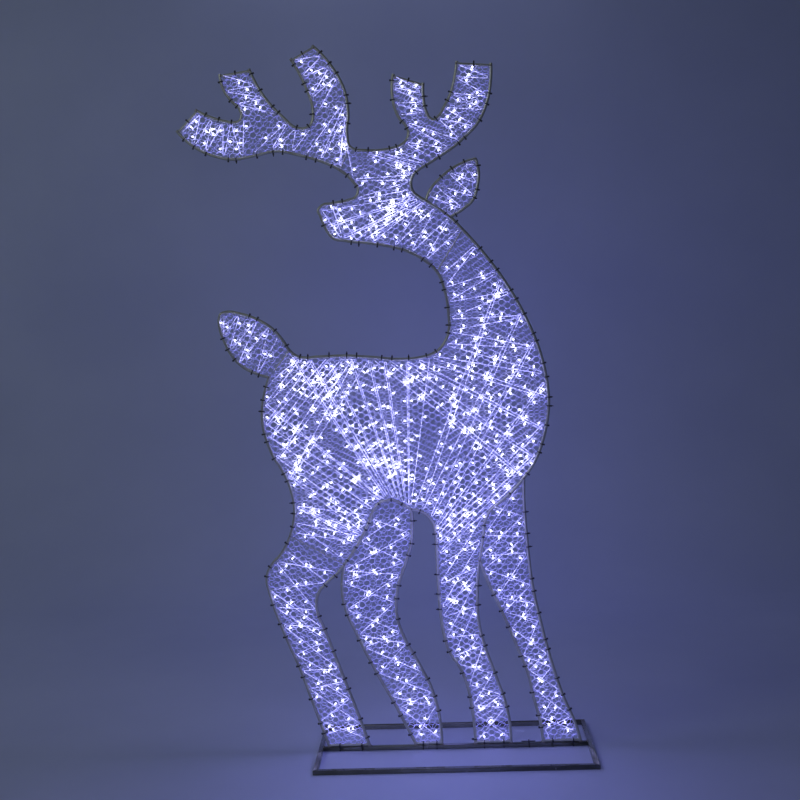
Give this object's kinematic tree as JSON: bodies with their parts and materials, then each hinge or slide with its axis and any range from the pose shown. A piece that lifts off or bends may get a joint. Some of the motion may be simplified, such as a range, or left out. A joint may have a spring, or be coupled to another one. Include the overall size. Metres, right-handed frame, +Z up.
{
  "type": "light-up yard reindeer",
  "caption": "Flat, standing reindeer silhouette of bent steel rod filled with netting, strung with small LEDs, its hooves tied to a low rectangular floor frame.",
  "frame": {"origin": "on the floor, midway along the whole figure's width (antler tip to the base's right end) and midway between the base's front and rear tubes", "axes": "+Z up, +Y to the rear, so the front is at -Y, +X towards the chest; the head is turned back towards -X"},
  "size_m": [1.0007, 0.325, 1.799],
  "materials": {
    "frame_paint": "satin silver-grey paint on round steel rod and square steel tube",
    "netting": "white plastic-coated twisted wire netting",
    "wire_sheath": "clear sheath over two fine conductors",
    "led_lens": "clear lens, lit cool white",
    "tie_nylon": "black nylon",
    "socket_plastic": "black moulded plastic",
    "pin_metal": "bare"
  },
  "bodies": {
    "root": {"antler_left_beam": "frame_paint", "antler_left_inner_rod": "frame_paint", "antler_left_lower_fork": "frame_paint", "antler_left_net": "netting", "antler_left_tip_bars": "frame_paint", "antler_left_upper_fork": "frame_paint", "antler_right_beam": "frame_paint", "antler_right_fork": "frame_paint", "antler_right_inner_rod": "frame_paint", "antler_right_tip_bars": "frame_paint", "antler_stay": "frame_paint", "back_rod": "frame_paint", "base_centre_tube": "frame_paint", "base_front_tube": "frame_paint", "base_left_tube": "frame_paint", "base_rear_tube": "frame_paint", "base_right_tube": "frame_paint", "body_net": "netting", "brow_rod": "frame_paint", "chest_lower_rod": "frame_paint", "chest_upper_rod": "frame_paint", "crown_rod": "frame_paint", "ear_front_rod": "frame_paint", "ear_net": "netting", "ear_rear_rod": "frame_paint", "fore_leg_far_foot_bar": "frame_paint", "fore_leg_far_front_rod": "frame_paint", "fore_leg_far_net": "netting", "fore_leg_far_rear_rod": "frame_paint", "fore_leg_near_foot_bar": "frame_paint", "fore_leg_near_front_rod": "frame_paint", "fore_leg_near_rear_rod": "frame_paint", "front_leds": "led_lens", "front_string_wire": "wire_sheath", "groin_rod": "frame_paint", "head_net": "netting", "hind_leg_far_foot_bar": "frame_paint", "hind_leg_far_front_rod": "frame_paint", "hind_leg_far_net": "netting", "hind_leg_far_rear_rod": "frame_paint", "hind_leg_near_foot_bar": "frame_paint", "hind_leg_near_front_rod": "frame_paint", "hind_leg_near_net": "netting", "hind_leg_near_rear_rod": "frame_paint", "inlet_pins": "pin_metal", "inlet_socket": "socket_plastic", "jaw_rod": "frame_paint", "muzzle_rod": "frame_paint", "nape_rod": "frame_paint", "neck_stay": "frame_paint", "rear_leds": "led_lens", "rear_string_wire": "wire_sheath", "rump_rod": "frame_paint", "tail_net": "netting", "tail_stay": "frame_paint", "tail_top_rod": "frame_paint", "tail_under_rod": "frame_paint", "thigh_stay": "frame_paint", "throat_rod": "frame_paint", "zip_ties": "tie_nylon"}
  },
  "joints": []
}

_ _ _ _ _ _ _

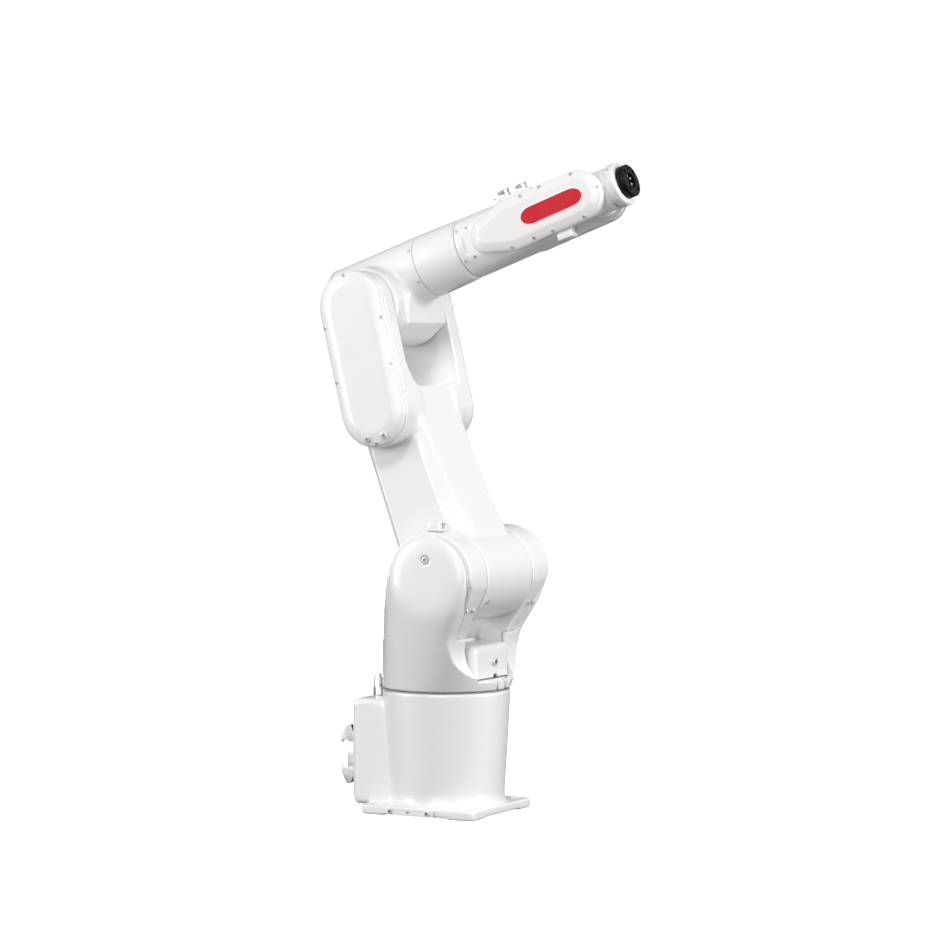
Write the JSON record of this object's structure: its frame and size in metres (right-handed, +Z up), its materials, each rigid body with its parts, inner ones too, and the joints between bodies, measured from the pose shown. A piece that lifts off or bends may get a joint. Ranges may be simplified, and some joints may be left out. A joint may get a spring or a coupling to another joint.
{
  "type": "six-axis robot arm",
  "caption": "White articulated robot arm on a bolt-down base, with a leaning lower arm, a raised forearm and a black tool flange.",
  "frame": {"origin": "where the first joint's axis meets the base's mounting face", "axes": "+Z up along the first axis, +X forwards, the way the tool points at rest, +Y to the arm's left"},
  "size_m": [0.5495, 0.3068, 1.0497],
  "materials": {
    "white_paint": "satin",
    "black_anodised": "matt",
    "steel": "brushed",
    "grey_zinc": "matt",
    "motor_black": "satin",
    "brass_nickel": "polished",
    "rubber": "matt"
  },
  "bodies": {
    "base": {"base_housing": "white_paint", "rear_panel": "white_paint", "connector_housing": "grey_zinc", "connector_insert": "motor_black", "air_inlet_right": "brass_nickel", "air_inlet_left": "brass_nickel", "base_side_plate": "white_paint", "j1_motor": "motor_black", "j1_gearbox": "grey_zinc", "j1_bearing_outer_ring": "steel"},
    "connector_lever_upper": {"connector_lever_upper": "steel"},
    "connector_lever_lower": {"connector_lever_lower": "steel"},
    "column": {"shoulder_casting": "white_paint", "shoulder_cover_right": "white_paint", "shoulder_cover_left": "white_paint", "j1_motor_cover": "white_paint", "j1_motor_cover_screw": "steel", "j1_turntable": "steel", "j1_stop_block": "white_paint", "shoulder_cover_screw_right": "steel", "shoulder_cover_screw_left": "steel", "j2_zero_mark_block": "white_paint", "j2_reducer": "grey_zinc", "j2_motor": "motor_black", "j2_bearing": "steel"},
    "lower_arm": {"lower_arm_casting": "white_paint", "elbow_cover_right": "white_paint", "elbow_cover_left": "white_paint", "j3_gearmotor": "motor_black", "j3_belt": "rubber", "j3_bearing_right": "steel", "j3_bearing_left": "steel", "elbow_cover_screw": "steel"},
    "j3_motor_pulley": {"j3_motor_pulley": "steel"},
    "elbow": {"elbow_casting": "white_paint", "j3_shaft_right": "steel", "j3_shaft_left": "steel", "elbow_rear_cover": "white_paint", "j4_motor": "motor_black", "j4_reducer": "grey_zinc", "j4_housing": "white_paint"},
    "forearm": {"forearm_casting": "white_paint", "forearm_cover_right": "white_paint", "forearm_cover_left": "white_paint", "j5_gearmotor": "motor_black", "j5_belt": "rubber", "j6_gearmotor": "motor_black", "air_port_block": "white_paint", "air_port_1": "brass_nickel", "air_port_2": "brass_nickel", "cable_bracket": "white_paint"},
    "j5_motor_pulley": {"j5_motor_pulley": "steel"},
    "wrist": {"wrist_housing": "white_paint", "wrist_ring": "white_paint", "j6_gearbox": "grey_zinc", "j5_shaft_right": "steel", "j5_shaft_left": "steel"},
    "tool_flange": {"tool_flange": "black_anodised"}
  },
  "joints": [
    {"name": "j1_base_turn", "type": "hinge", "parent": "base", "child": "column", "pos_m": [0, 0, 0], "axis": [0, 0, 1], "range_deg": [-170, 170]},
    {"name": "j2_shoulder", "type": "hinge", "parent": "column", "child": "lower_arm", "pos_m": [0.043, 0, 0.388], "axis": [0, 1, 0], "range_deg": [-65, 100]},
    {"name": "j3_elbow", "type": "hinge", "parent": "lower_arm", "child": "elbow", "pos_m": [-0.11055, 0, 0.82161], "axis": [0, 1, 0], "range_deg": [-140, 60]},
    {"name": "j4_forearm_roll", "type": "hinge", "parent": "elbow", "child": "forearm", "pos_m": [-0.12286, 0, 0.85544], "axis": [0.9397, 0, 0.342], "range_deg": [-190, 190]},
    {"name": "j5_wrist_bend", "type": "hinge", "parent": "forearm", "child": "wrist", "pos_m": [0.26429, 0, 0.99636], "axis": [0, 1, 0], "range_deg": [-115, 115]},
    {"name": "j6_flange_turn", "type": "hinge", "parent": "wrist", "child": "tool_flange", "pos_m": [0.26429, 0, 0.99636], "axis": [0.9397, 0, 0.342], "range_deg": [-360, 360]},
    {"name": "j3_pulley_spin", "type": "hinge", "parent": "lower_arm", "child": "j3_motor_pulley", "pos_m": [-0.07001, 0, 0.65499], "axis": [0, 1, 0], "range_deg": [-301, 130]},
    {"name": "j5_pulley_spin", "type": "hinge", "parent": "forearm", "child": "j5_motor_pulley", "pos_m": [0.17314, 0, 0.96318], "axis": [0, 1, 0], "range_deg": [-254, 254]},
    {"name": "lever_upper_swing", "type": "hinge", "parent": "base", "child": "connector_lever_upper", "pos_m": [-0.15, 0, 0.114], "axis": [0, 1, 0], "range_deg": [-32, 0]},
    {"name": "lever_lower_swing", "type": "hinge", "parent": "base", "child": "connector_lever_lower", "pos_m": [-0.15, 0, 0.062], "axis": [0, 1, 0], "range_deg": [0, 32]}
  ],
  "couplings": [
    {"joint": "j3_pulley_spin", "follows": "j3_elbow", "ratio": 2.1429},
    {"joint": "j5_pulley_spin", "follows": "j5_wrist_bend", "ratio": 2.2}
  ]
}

_ _ _ _ _ _ _

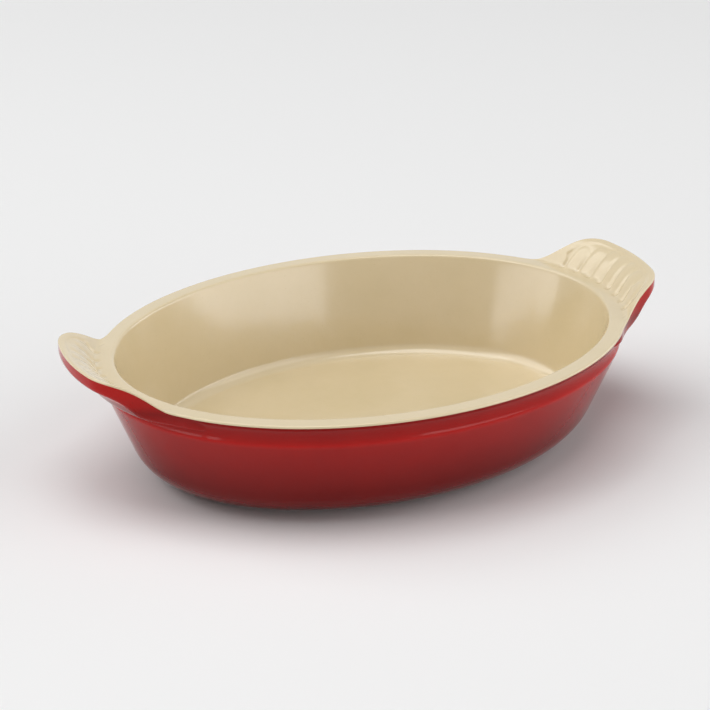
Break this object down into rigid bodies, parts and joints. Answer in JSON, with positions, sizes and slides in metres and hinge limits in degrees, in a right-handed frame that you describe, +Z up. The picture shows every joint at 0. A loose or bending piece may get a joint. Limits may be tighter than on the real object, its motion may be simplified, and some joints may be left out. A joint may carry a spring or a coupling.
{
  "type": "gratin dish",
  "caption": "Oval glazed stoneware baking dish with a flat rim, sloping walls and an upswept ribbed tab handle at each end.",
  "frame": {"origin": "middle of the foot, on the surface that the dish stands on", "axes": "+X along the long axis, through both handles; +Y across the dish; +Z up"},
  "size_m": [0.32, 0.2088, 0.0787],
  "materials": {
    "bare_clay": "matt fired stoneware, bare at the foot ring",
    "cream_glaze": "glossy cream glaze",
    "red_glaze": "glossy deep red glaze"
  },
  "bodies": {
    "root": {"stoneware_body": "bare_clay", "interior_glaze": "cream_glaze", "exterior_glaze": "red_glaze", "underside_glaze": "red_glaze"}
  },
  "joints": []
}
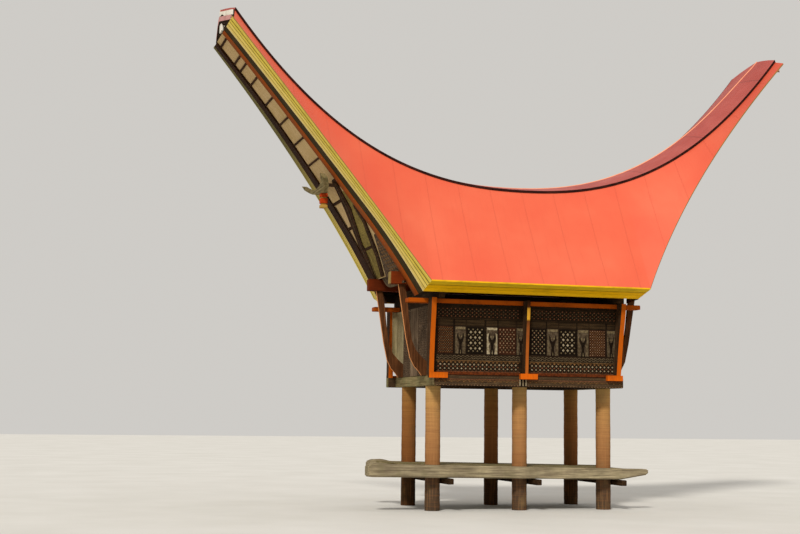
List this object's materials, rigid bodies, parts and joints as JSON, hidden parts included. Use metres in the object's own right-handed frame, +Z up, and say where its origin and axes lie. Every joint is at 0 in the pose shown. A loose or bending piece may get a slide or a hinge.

_ _ _ _ _ _ _

Collect each line of the entries that has the word "origin", copying it in full.

Completed exercise:
  "frame": {"origin": "on the floor, midway along the whole figure's width (antler tip to the base's right end) and midway between the base's front and rear tubes", "axes": "+Z up, +Y to the rear, so the front is at -Y, +X towards the chest; the head is turned back towards -X"},
  "frame": {"origin": "where the first joint's axis meets the base's mounting face", "axes": "+Z up along the first axis, +X forwards, the way the tool points at rest, +Y to the arm's left"},
  "frame": {"origin": "middle of the foot, on the surface that the dish stands on", "axes": "+X along the long axis, through both handles; +Y across the dish; +Z up"},
List this object's materials, rigid bodies, parts and joints as JSON, hidden parts included. Use metres in the object's own right-handed frame, +Z up, and say where its origin and axes lie. Every joint is at 0 in the pose shown. A loose or bending piece may get a slide or a hinge.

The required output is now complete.